Location
- 73 Southern Boulevard Danbury, Connecticut 06810 United States 41°22′57″N 73°27′12″W﻿ / ﻿41.38250°N 73.45333°W

Information
- Type: Private, Coeducational
- Motto: To Seek Truth is to Seek God
- Religious affiliation: Roman Catholic
- Patron saint: Saint Mary
- Established: 1962 (64 years ago)
- School code: 070125
- CEEB code: 070125
- Chaplain: Father Philip Phan
- Teaching staff: 63
- Grades: 9–12
- Enrollment: 405 (2020-2021, please note: numbers fluctuate)
- • Grade 9: 86
- • Grade 10: 91
- • Grade 11: 120
- • Grade 12: 107
- Average class size: 15
- Student to teacher ratio: 10:1
- Campus size: 7 acres (28,000 m^{2})
- Colors: Blue and white
- Slogan: Mustang Pride
- Athletics conference: South West Conference
- Mascot: Mustang
- Nickname: IHS, affectionately known as Immac
- Team name: Mustangs
- Accreditation: New England Association of Schools and Colleges
- Publication: Mustang Monthly Newsletter
- Yearbook: The Crescent
- Website: www.immaculatehs.org

= Immaculate High School =

Immaculate High School is a private, Roman Catholic high school in Danbury, Connecticut, United States.
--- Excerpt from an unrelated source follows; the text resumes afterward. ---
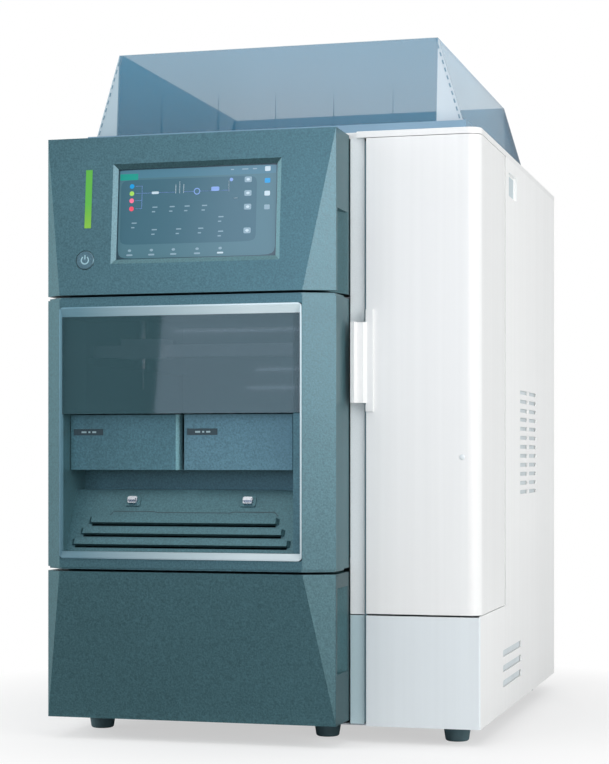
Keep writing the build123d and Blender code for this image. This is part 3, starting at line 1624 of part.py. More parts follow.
front_fold = guard_front_y + 1.1 * guard_thickness
rear_fold = guard_rear_y - 1.1 * guard_thickness
guard_parts = {
    "guard_front": ((-cabinet_width, cabinet_width), (guard_low_front - 1, front_fold)),
    "guard_rear": ((-cabinet_width, cabinet_width), (rear_fold, guard_low_rear + 1)),
    "guard_left": ((-cabinet_width, 0), (front_fold, rear_fold)),
    "guard_right": ((0, cabinet_width), (front_fold, rear_fold)),
}
for label, (zone_x, zone_y) in guard_parts.items():
    with BuildPart() as pane:
        add(guard_body(0))
        add(guard_body(guard_thickness), mode=Mode.SUBTRACT)
        block(zone_x, zone_y, (guard_base, guard_top_z), Mode.INTERSECT)
        if label == "guard_front":
            add(guard_ribs.part)
    finish(pane, label)
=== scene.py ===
# %% [markdown]
# # A bench liquid chromatograph
# The cabinet is a white sheet-metal box with a dark, faceted front block. A
# touch display and a light bar sit in its upper door, and a sampler with two
# drawers sits in the recess below. A clear guard round the top keeps solvent
# bottles in their tray. The solid parts come from the packed model, and this
# script gives them their finish and adds the thin things that lie on them.

import json
import math

import bpy
import numpy as np
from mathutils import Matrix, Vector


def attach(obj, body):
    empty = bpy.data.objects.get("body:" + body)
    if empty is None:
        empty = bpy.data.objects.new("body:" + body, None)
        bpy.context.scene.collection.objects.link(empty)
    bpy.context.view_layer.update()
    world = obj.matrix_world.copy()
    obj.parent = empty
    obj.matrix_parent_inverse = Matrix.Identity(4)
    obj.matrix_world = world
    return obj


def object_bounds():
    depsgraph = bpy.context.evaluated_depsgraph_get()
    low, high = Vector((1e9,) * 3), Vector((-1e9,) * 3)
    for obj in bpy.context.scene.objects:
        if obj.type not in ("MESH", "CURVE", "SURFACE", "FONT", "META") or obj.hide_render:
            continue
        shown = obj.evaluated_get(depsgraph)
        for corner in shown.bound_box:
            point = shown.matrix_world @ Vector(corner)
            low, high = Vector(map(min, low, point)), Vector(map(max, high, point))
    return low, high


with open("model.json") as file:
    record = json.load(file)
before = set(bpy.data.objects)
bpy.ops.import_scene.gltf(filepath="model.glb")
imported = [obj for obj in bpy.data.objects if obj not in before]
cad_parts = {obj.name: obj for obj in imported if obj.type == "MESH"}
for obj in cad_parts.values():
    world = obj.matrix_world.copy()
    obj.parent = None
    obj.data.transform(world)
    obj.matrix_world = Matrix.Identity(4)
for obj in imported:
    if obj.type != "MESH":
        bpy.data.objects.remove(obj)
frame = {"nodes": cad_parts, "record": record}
cad_low, cad_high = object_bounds()
nodes = frame["nodes"]
slots = {row["node"]: row["material_slot"] for row in frame["record"]["subparts"]}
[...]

Overseen by the Diocese of Bridgeport, IHS serves residents of 28 towns in the greater Danbury area. Immaculate High School, established in 1962, enrolls 400 to 500 male and female students.

== Athletics ==
The Mustang athletic program belongs to the South West Conference and competes in class "S" in most sports.
There are 12 varsity sports for men and 13 varsity sports for women.

The school's campus has a turf field, installed in 2006, used for football, lacrosse, track, soccer, field hockey and physical education class when weather permits. A new track is also available. The school facility houses a 950-seat gymnasium, a weight room, and a designated wrestling area.